─── Data records ───

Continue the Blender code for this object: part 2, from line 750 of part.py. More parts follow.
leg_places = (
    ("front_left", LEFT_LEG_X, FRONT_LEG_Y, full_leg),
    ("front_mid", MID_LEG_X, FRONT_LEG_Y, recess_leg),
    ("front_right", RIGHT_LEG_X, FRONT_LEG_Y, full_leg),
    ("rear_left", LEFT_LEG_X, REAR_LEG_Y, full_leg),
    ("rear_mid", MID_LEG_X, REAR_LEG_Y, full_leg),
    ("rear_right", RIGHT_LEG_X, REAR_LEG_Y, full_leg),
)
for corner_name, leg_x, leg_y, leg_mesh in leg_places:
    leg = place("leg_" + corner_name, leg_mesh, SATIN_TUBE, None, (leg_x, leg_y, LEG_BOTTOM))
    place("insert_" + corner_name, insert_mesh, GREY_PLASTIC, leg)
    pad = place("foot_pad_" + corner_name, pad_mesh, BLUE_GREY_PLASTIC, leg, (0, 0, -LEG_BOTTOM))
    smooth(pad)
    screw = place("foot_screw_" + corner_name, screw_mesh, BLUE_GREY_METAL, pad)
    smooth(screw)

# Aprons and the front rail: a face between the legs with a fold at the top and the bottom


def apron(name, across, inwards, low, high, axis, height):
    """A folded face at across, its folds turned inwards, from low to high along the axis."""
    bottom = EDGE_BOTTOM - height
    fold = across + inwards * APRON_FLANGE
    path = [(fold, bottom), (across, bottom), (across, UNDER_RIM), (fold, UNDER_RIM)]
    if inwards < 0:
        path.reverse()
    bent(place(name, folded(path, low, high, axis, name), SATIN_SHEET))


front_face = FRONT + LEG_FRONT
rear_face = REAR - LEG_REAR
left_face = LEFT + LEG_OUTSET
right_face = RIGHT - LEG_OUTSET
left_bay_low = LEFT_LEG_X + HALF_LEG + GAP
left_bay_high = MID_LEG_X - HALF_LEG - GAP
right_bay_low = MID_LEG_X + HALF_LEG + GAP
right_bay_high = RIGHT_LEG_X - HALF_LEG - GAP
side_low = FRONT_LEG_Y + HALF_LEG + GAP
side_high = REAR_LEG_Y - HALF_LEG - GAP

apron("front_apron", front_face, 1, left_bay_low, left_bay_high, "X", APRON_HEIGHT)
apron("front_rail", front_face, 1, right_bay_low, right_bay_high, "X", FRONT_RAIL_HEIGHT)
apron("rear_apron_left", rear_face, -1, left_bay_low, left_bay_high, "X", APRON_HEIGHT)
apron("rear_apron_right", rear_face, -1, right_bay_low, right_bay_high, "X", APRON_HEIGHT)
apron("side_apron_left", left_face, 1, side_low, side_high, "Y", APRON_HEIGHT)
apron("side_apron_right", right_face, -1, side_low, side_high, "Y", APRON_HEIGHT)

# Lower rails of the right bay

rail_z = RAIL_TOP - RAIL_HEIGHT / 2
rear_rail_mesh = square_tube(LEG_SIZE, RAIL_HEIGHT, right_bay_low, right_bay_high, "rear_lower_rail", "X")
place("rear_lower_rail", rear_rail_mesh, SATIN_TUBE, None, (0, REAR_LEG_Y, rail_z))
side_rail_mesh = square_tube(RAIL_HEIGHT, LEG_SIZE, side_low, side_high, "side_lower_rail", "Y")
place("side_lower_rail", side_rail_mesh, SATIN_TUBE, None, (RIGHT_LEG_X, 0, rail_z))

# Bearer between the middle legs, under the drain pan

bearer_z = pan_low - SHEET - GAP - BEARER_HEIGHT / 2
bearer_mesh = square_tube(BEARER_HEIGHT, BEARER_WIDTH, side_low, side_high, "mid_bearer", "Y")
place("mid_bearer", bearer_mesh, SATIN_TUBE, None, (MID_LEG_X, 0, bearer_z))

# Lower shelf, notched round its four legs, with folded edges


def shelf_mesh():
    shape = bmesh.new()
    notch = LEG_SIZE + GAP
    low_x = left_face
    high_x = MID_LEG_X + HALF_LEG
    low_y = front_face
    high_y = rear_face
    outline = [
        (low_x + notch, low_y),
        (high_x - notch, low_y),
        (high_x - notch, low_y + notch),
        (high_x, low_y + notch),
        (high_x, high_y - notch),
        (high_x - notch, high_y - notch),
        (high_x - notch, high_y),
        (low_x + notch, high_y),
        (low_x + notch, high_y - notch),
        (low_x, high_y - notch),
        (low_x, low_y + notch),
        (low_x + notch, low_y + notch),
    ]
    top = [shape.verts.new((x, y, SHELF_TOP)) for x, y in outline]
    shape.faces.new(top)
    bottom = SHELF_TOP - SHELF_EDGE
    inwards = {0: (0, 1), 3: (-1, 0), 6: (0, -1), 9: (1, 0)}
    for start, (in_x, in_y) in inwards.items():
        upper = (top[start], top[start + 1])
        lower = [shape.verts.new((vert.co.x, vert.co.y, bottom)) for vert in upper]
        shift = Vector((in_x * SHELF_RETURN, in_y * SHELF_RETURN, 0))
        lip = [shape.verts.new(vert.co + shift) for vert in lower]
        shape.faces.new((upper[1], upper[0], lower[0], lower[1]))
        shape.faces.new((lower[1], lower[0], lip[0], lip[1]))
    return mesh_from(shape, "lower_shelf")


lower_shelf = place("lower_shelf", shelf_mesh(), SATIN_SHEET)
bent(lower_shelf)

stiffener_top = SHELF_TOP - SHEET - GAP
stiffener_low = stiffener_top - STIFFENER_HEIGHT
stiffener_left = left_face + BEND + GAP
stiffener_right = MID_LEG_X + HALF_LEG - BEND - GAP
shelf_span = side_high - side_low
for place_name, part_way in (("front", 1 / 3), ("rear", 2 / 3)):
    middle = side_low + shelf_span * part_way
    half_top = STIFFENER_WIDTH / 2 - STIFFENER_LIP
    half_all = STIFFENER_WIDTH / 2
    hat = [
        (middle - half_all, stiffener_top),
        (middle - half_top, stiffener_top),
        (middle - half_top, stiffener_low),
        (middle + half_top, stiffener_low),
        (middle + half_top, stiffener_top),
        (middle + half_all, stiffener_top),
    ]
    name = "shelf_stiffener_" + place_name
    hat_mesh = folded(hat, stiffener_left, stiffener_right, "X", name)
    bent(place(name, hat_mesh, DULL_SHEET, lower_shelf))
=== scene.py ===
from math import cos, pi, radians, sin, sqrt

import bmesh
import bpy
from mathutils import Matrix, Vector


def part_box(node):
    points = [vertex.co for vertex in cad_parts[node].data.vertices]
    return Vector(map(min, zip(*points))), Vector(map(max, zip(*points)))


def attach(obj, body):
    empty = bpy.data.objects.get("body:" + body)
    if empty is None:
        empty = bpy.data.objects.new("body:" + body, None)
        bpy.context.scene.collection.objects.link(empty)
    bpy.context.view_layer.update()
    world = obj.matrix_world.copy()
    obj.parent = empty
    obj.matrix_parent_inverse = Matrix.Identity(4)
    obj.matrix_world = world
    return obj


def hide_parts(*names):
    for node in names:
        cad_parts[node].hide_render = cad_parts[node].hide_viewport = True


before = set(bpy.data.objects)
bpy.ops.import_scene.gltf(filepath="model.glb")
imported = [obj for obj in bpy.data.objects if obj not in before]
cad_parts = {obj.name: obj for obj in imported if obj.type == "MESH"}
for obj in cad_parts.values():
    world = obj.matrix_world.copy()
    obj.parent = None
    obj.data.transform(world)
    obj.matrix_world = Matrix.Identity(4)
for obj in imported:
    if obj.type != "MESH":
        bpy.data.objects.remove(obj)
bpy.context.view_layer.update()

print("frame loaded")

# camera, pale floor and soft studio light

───
─── Data records ───

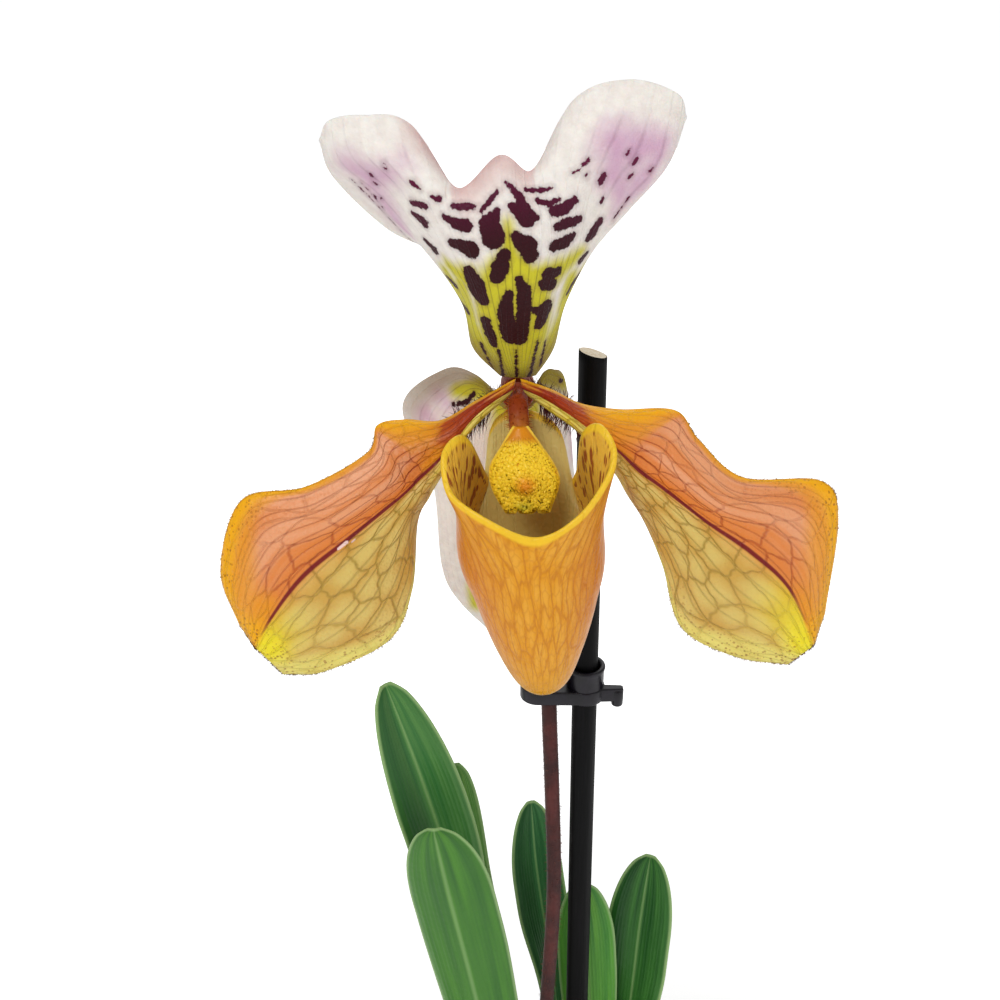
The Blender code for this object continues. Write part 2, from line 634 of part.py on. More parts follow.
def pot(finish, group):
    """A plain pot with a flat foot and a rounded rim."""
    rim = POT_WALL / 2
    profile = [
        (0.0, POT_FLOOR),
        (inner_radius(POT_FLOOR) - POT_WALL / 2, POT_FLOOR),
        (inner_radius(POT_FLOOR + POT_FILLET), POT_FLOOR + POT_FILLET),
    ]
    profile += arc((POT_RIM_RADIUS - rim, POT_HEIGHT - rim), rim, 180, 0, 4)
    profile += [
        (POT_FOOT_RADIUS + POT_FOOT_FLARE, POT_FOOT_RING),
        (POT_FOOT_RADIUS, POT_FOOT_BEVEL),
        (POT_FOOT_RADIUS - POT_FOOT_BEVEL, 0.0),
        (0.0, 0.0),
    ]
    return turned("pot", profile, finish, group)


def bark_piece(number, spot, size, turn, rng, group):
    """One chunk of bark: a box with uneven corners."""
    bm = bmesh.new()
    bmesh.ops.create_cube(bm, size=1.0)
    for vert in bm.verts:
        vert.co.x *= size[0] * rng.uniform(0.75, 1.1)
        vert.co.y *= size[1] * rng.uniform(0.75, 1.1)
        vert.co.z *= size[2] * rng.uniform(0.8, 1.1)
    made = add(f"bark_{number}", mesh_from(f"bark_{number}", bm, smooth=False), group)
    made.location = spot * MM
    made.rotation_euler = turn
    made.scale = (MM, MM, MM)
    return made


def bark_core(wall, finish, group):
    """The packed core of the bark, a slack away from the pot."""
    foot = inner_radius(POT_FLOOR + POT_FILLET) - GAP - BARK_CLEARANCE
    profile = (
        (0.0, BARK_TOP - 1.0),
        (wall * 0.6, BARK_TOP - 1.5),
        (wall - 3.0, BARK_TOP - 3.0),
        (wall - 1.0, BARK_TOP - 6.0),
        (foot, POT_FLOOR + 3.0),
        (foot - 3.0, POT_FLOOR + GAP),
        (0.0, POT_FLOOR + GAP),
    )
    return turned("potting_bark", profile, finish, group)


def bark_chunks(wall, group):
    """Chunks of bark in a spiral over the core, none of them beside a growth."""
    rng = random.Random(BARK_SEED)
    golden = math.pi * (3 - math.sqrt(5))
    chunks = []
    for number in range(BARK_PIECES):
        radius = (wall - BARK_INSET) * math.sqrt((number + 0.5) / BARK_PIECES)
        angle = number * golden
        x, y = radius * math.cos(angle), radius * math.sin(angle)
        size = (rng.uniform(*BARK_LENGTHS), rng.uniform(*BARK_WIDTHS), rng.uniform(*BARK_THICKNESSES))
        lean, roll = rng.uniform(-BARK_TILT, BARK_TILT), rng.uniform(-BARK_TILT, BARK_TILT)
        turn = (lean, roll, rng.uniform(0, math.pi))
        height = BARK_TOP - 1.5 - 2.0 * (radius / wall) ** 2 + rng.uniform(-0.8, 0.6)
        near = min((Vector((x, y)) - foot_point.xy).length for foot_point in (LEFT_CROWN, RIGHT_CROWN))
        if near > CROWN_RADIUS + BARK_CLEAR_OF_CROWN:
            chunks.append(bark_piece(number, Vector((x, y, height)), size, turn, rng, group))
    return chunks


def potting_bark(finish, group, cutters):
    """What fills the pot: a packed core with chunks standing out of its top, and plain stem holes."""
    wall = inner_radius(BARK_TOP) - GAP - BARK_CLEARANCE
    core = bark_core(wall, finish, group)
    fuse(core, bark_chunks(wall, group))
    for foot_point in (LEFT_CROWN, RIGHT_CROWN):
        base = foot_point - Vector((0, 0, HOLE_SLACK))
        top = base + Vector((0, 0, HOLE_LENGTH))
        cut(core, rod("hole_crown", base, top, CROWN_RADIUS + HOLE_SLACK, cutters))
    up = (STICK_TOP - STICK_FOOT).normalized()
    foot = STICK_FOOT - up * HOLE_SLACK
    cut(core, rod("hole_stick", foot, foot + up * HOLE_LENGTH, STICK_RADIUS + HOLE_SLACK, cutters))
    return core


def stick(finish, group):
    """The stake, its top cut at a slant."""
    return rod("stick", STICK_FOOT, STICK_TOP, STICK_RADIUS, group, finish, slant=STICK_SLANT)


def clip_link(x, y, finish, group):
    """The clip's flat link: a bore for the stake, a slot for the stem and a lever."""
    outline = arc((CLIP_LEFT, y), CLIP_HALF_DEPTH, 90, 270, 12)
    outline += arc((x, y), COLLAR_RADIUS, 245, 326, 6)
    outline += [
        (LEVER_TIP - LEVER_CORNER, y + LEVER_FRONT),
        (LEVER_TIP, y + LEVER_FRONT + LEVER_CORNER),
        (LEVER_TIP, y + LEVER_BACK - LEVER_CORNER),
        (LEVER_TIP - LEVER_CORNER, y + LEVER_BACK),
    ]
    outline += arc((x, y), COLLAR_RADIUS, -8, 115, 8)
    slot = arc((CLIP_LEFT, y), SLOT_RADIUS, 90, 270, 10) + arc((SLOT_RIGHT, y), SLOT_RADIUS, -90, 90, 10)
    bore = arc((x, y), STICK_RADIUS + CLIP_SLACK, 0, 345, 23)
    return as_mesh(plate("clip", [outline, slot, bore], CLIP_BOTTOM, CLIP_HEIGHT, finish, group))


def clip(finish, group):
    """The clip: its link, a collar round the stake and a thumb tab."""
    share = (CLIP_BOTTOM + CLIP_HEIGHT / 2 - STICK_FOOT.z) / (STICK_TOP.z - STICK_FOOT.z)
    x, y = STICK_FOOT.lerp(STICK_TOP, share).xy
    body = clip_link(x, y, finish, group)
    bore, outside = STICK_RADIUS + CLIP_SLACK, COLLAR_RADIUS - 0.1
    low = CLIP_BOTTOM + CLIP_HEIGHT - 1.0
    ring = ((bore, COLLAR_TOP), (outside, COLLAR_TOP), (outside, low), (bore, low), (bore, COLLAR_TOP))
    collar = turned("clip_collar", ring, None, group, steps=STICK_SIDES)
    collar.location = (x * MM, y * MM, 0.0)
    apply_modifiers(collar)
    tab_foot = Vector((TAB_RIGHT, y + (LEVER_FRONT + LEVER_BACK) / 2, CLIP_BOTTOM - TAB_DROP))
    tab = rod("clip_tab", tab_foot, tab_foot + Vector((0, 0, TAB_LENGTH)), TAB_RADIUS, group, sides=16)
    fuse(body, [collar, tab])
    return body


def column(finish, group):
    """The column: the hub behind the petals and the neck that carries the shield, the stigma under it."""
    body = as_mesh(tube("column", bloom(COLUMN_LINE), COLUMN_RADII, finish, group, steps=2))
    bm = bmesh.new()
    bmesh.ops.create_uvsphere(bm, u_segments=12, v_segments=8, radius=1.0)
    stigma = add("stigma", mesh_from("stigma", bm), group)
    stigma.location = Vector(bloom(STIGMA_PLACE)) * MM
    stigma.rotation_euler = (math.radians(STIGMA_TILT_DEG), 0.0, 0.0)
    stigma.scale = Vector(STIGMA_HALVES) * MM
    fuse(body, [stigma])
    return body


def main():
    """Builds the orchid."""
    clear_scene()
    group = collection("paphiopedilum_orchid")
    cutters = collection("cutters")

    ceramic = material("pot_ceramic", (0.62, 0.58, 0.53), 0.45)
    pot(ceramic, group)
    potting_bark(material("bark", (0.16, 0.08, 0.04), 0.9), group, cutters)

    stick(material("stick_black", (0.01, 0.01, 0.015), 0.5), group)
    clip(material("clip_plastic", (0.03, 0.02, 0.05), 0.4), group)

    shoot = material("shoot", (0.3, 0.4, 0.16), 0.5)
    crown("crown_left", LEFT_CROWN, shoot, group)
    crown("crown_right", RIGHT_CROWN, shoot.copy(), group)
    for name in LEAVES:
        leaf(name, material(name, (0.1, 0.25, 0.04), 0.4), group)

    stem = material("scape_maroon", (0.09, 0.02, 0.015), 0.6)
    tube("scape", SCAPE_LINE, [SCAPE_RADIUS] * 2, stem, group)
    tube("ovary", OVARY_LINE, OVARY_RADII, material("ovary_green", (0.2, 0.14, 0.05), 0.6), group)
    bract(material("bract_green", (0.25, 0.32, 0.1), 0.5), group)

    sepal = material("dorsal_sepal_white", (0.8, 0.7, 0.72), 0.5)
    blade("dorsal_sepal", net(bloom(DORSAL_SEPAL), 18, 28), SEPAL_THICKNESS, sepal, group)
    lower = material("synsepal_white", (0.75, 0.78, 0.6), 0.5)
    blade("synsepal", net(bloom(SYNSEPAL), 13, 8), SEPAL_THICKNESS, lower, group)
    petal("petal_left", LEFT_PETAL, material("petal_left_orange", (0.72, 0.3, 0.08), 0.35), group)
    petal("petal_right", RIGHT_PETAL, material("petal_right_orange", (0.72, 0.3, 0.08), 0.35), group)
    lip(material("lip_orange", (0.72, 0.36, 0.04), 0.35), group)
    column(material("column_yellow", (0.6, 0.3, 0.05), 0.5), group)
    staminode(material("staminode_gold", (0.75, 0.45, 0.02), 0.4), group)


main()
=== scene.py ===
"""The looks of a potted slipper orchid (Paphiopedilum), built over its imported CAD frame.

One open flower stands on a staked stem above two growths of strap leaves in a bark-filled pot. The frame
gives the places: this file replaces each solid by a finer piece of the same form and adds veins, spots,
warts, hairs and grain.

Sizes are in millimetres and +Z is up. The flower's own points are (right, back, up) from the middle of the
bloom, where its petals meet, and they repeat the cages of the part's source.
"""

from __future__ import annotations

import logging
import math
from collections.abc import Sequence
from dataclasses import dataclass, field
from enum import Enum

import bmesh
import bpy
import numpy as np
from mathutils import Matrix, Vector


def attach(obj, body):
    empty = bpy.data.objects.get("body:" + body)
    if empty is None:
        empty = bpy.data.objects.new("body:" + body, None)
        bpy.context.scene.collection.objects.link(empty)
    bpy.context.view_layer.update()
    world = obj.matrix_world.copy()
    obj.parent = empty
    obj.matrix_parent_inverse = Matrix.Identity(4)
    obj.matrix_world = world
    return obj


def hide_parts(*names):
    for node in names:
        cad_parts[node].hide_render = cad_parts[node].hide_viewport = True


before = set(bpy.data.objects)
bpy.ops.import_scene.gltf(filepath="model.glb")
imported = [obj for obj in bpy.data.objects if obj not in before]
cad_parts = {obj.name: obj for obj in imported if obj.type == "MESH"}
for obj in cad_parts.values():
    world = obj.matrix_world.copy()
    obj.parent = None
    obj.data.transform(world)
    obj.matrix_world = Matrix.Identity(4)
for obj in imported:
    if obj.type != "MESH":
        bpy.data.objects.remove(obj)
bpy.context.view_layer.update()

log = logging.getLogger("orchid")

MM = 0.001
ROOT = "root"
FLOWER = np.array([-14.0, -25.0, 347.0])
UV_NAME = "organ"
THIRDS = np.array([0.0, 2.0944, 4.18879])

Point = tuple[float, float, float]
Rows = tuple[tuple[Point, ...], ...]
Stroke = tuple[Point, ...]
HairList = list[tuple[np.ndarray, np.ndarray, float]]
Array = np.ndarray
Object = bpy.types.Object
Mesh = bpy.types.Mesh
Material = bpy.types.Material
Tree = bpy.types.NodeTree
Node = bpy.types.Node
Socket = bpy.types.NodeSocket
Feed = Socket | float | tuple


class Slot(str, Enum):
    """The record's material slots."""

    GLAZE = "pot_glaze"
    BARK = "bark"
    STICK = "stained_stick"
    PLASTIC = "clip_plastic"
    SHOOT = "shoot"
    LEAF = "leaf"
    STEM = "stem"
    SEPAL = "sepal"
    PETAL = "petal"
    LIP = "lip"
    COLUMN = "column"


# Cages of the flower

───

- _Your objective_
Working from the data above, extract solely the lines from the one containing "The Blender code for this object continues." through the one containing "return made", exactly as they appear, both included.

- _Task result_
The Blender code for this object continues. Write part 2, from line 634 of part.py on. More parts follow.
def pot(finish, group):
    """A plain pot with a flat foot and a rounded rim."""
    rim = POT_WALL / 2
    profile = [
        (0.0, POT_FLOOR),
        (inner_radius(POT_FLOOR) - POT_WALL / 2, POT_FLOOR),
        (inner_radius(POT_FLOOR + POT_FILLET), POT_FLOOR + POT_FILLET),
    ]
    profile += arc((POT_RIM_RADIUS - rim, POT_HEIGHT - rim), rim, 180, 0, 4)
    profile += [
        (POT_FOOT_RADIUS + POT_FOOT_FLARE, POT_FOOT_RING),
        (POT_FOOT_RADIUS, POT_FOOT_BEVEL),
        (POT_FOOT_RADIUS - POT_FOOT_BEVEL, 0.0),
        (0.0, 0.0),
    ]
    return turned("pot", profile, finish, group)


def bark_piece(number, spot, size, turn, rng, group):
    """One chunk of bark: a box with uneven corners."""
    bm = bmesh.new()
    bmesh.ops.create_cube(bm, size=1.0)
    for vert in bm.verts:
        vert.co.x *= size[0] * rng.uniform(0.75, 1.1)
        vert.co.y *= size[1] * rng.uniform(0.75, 1.1)
        vert.co.z *= size[2] * rng.uniform(0.8, 1.1)
    made = add(f"bark_{number}", mesh_from(f"bark_{number}", bm, smooth=False), group)
    made.location = spot * MM
    made.rotation_euler = turn
    made.scale = (MM, MM, MM)
    return made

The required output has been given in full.